All of those closed off rooms were clamouring for attention. Even though they were closed they still wanted to say something to me. They were telling me you are missing parts of yourself. You need to find yourself, if you want to be completely yourself.
I had to numb myself, because I didn’t want to listen to those voices. Because if I started listening to those voices, I would have to start opening up the rooms, and that’s when I would find out all of those horrible things about myself that people had told me to keep hidden.
Of course, the rooms revealed nothing bad once opened. But also, without those beautiful, and horrible parts of me, I wouldn’t be who I am.
I need to have all of myself within me to be who I am. All of it!
No exceptions to the rule.
Ah, This Is Who I Am, I Say Relieved
For the longest time, I listened to those advertisements and societal messages. They told me what I ate, where I went, what I did, when I did it, who I did it with, and how I did it. It was all prewritten in a weird deterministic manner. Free will? Who needs that shit?
But, then as I figured out who I was, so much of who I truly was so different from the life I was leading.

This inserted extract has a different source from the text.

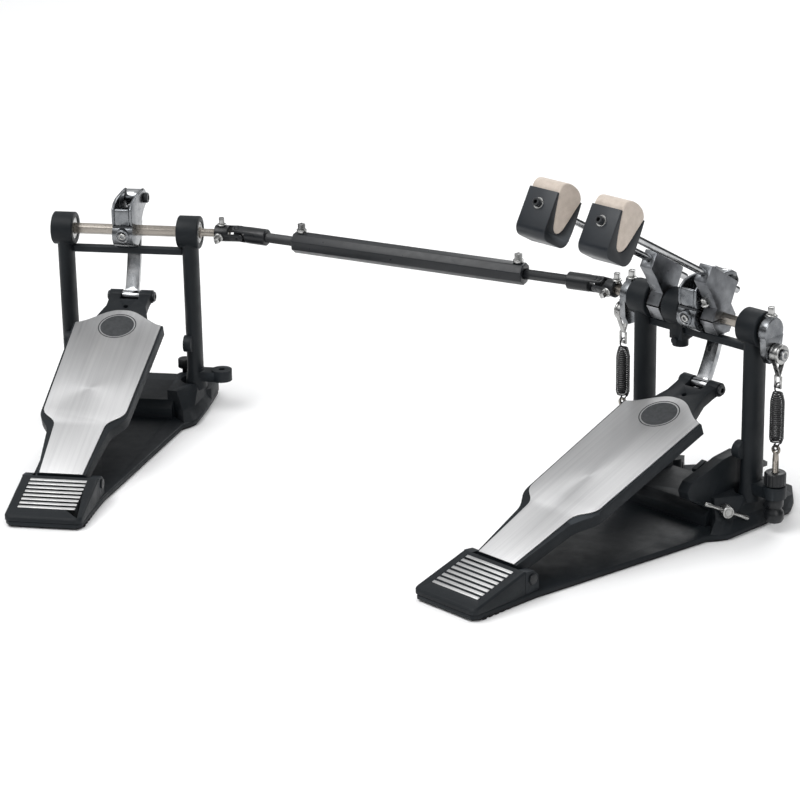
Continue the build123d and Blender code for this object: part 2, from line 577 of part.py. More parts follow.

It confused me. Why am I living this life that I don’t like and doesn’t jibe with the real me? Why would I do this to myself?
Tearing myself away from the prewritten life and writing a new story for myself, was one of the hardest things I have ever had to do.
I had to give up friends, notions, ideas, cities, and so much more to get to where I am right now. And I am still shedding. Shedding so much. So many preconceived notions fed to me through the IV of advertising and consumerism.
Every day, I let something new go. Let it go. Let it go. Let it go.